だから諦めるなと本人に願うしかないのだ。
「っ!」
そしてそれは効果覿面だった。バチリと目を見開いた誰かさん。よく見れば随分と見目麗しいイケメンのようである。青みがかって見えるが黒髪だったのでてっきり目も黒いかと思いきや、金にも見える明るい琥珀色が映って驚かされる。
二度三度と瞬いて、きょろきょろと視線を動かす。その様子に死に逝こうとする諦めなんかではなく、事態を把握しようとする必死さが見えたので胸を撫で下ろせた。

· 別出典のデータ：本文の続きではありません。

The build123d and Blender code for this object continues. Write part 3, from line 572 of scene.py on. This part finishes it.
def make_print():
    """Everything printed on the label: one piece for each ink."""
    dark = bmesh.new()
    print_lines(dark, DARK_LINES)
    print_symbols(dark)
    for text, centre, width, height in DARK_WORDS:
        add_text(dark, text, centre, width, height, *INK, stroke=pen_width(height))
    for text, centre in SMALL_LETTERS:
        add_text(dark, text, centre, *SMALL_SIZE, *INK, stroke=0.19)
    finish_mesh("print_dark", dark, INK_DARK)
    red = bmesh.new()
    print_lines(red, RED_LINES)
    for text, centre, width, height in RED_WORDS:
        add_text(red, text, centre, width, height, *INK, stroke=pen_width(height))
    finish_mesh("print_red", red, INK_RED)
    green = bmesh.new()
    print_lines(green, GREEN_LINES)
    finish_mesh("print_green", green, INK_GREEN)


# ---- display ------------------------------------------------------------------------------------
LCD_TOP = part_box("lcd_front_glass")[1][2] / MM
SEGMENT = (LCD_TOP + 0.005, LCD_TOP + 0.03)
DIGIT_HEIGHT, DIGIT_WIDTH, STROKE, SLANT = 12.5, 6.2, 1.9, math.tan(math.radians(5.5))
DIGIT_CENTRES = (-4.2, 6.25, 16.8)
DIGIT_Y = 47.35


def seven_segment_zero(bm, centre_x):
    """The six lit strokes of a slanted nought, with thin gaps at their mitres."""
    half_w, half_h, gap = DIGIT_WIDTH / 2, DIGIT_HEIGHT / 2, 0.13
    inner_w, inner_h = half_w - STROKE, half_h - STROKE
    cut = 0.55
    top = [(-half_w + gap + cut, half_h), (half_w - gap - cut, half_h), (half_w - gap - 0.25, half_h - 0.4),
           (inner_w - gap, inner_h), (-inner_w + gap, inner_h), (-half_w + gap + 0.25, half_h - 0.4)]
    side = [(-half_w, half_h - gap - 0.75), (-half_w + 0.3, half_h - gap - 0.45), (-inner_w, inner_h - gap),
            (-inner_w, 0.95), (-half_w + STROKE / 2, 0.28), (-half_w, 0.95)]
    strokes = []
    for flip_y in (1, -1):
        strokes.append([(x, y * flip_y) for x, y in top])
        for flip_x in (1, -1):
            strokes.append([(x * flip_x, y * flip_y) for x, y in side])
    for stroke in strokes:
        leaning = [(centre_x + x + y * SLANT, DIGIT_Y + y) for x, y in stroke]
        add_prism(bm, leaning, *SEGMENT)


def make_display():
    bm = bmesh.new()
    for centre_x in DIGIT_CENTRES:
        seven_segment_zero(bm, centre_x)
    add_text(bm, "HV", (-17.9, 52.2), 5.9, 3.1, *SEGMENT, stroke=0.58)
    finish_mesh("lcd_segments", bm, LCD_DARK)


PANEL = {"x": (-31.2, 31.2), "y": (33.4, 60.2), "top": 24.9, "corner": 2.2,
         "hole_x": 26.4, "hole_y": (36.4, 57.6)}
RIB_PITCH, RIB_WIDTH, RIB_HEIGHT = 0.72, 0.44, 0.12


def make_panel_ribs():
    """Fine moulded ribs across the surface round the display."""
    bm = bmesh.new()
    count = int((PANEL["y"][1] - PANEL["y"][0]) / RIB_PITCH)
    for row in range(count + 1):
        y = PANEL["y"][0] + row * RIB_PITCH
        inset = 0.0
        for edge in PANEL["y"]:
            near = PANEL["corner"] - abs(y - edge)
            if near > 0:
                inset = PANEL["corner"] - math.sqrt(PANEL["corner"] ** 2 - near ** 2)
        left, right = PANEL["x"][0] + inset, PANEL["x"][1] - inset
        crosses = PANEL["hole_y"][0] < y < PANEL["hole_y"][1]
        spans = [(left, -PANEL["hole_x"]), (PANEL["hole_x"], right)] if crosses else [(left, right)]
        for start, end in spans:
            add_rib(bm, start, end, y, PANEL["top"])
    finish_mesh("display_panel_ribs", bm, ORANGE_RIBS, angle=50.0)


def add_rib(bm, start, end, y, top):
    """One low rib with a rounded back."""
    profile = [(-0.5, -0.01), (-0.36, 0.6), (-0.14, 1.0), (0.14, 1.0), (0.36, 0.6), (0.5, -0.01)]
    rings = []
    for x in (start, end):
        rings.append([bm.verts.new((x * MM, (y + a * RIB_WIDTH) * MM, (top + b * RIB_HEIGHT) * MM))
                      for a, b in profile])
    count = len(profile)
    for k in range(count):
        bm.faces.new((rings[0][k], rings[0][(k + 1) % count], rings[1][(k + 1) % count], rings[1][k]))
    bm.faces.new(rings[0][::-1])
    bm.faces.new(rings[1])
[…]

意識が戻り目に見える外傷も癒えた。ならば一度術を止め、本人に不具合を確認してから必要なら再治療とするべきだ。そう判断して術を止めれば地面で煌いていた法陣が消え、舞い踊っていた光も雪が融けるように消えていく。耳から全身へと響き聞こえていた音も徐々にその音量を落として聞こえなくなる。
術が止まり、開いていた機関が停止したので声でもかけて見ようかと視線は外さずにいた男性へ意識を戻せば、がばりと勢いよろしく身を起こされていた。
「っ」
急な動作にビビった。情けなくもびくっとか身が跳ねた。ちょっぴり早足になってしまった心音を感じながら膝立ちになった男性を見つめ続ける。
「こ、れは……?体が動く……痛みが、ない」
年齢はいくつぐらいだろうか。少なくとも二十代以上ではあるだろうから青年で……いいか。男性という性別での認識は何やら違和感なのでね。

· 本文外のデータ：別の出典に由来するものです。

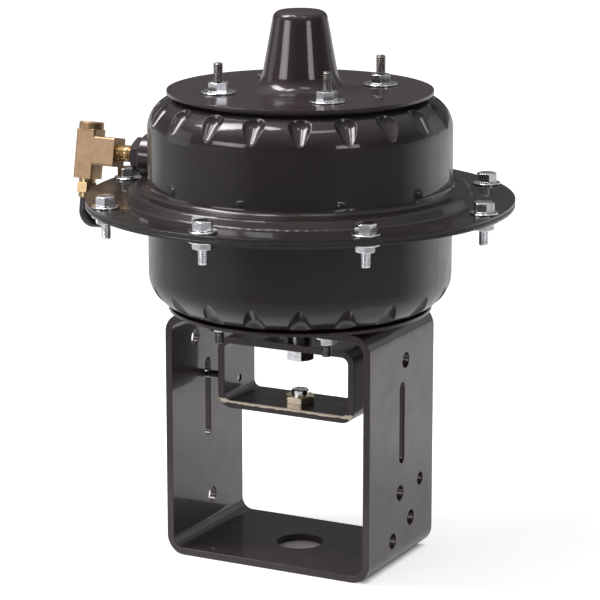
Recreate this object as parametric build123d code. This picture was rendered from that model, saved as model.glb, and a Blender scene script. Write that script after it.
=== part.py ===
from build123d import *
import os
from math import cos, pi, radians, sin, sqrt, tan

# Spring-return rolling diaphragm actuator for a globe valve. Millimetres, +Z up.
# The origin is the centre of the valve bore in the foot of the yoke, at its underside.
# The two cans, the yoke and the fasteners stand still. The piston, the stem, the stem
# bracket and the guide screw slide down together by the stroke when air comes in.

# Sheet metal cans and the clamped flanges
can_r = 117.0
can_height = 80.0
sheet = 2.0
can_corner_r = 25.0
bead_height = 7.0
bead_inner_r = can_r + 13.0
bead_foot_r = bead_inner_r + 5.0
wall_fillet = 5.0
bead_fillet = 2.6
flute_count = 20
flute_top_r = 10.5
flute_top_sink = 4.6
flute_top_angle = 50.0
flute_foot_r = 5.0
flute_foot_sink = 2.2
flute_foot_angle = 21.0
diaphragm_t = 1.6

# Flange bolts
bolt_r = 3.97
bolt_circle_r = bead_foot_r + 18.8
flange_r = bolt_circle_r + 11.2
bolt_count = 8
bolt_clearance = 0.35
bolt_head_af = 14.0
bolt_head_h = 8.0
bolt_tail = 11.5
washer_r = 10.8
washer_t = 1.6
nut_af = 14.0
bolt_nut_h = 5.0

# Studs of the cap and of the yoke
stud_circle_r = 65.0
stud_count = 4
stud_r = 3.97
cap_stud_out = 22.9
cap_nut_h = 7.0
cap_washer_r = 13.5
yoke_nut_h = 4.8
yoke_stud_tail = 9.9
yoke_washer_r = 9.2
stud_ring_in = stud_circle_r - 11.0
stud_ring_out = stud_circle_r + 11.0
stud_ring_t = 5.0

# Cap and end plates
plate_r = can_r - 15.0
plate_t = 2.5
cap_gasket_t = 2.3
bottom_gasket_t = 0.8
spacer_r = stud_circle_r + 15.0
spacer_t = 3.1
cone_height = 60.1
cone_top_r = 20.0
cone_foot_r = 31.0
cone_flare_r = 14.0
cone_edge_r = 6.5

# Yoke
yoke_w = 176.0
yoke_h = 194.5
yoke_d = 114.0
yoke_t = 5.5
yoke_corner_r = 15.0
valve_bore_r = 18.5

# Stem bracket
bracket_side_gap = 23.25
bracket_h = 57.3
bracket_d = 50.0
bracket_t = 5.5
bracket_corner_r = 11.0
bracket_gap = 16.5
bracket_w = yoke_w - 2 * (yoke_t + bracket_side_gap)
stroke = 38.0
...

ああしかし、目測はしていたが本当に背の高い御人だな。腹側も大きな傷跡はなかったようで精々裂けた衣服の下からお肌がチラリズム程度だ。セーフ。地に伏していて見えていなかったが、右目に眼帯なんてしていらっしゃったのね。何だか某有名武将を思い出させるよね、眼帯って。
なんてことを勝手に思っている私など知らない様子の青年。掌を見て、腕、胴と体を確認していくのを一先ず眺め、「どうして?」と心底不思議そうに止まったところでそろりと手を上げてみよう。呆然としている彼を可能な限り驚かせないように。
「大丈夫ですか?」
「っ?!」
びくりと大きく肩を揺らして驚かれた。うん、そうなるとは思ってた。私の存在に気が付いていなかったみたいだからそんな反応にもなりますよね。すまぬ。

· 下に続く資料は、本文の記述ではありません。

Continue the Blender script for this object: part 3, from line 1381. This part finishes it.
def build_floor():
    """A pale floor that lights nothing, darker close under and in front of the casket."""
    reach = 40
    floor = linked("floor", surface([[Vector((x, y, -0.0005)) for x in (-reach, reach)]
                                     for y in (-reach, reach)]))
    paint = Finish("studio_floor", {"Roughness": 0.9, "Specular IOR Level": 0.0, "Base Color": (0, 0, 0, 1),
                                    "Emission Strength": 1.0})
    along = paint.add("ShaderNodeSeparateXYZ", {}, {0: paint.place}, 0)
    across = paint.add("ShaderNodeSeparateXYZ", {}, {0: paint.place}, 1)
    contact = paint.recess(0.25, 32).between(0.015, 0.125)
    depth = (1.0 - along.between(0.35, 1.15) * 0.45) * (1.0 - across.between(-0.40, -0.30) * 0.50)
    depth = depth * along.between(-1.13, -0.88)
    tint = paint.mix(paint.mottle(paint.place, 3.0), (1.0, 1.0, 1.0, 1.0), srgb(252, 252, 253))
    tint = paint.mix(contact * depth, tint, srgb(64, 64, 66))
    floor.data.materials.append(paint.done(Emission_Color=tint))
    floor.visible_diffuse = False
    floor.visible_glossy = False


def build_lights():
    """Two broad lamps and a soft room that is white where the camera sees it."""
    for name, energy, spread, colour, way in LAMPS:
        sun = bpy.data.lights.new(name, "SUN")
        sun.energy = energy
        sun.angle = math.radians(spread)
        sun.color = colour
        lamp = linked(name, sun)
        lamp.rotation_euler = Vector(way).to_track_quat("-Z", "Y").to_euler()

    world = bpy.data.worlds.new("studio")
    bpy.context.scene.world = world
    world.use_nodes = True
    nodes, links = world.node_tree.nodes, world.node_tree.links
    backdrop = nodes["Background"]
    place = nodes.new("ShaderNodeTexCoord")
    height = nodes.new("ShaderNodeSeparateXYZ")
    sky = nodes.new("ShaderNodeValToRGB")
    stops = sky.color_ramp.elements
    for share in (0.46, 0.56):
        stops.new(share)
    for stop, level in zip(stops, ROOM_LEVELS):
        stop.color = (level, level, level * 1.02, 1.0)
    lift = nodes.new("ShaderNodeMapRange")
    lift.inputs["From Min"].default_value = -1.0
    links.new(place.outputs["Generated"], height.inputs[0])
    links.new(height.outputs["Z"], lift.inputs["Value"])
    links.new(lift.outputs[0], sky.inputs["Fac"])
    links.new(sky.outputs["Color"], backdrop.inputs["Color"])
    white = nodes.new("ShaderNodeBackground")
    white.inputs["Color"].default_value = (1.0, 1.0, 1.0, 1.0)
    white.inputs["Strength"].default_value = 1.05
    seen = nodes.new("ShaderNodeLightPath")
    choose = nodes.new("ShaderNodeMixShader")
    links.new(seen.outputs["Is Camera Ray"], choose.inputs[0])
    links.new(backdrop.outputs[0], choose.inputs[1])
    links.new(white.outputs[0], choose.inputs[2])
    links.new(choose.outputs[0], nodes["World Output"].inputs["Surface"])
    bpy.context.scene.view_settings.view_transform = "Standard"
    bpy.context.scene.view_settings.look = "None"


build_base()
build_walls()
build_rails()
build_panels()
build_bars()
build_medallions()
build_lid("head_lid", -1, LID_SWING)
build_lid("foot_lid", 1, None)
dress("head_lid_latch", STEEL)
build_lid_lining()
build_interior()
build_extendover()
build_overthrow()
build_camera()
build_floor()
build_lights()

微妙な心持ちにはなったが表情には出さず傍らに膝をつき、挙手姿勢のままでいる私を丸くなった目に映してくださっている青年。ひらひらと手を振ってやりたい悪戯心が芽生えかけるがやめておいた方が賢明だな。不審者過ぎる。
やって良いことと悪いことを判断し、やるべきだと思ったことを実行に移す。
「目に見える範囲は治せたみたいですが、何処か痛むところがあれば言ってください。治します」
さらりと言ってしまったが、この世界に魔法に該当するものがあるとかないとかを考えた発言をするべきだったんだろうとは思う。……後々に。
目を覚ませばいきなりいる不審な女のおかしな発言にぱちぱちと、少しだけ幼くも見える様子で瞬いた青年を黙って見つめ続けること数拍。
「……き、みが、僕を?」
治療したのか?であればこう答えよう。
「はい。痛むところはありますか?」
重ねて問うてみたのだが、沈黙が返った。呆然ではなく、ぽかんといった様子である。無防備な御顔ですね。何があるわけでもありませんけれど。
「僕を、手入れ、したの?君が?」
手入れって何だ。その聞くからに物に対して使うべきであろうと思われる単語が何故出てきているのかわかりませんよ。聞き間違えでしょうかね。
「治療しました。問題がありましたか?」
聞き間違えということにして治療を強調して再度問うてみる。問題があったと言われれば何故かを聞いたうえで場合によっては説教に移行する所存。命大事に、これ重要。
「………………審神者」
「さにわ?」
ぽつりとこぼれた言葉が意味不明で鸚鵡返しになったのだが、答えは返ってくることはなく、問い直すことも出来なかった。
「ひぃっ!?」
素早い動きで挙手していた手を取られたのに思わず上がった怯えの声。反射的に逃れようとしたのだが、掴まれた手はびくともしなかった。
とある事情で発症したものが急速に体の内から湧き上がってくる。けれど……。
「助けてっ」
私の顔面を鷲掴みに出来そうな大きな手。そんな手が、私の小さな片手を取る彼の両手が、震えていた。
骨が軋む音が聞こえてきそうなほど強くて痛い力加減。でもそこにあるのは悪意でも敵意でもない。
私を映した琥珀色が、泣き出しそうなくらいに必死な色をしていた。
だから、私の中の何かは緊急事態なんだとなりを潜めた。
私の手を取る両の手は祈り。
私を映した琥珀の隻眼は懇願。
後になってわかることだけど、彼はこの時藁にもすがる思いだったんだと思う。
「お願いだ……僕たちを、助けて……っ!」
これを逃せば次はない。私のちっぽけな手が命綱か何かのように必死な様子で握り締めて乞うから、こう答えるしかないでしょう。
「わかりました。何をすればいいですか?」
「!?」
これも後で言ったこと。助けを求めておいて驚かないでよって。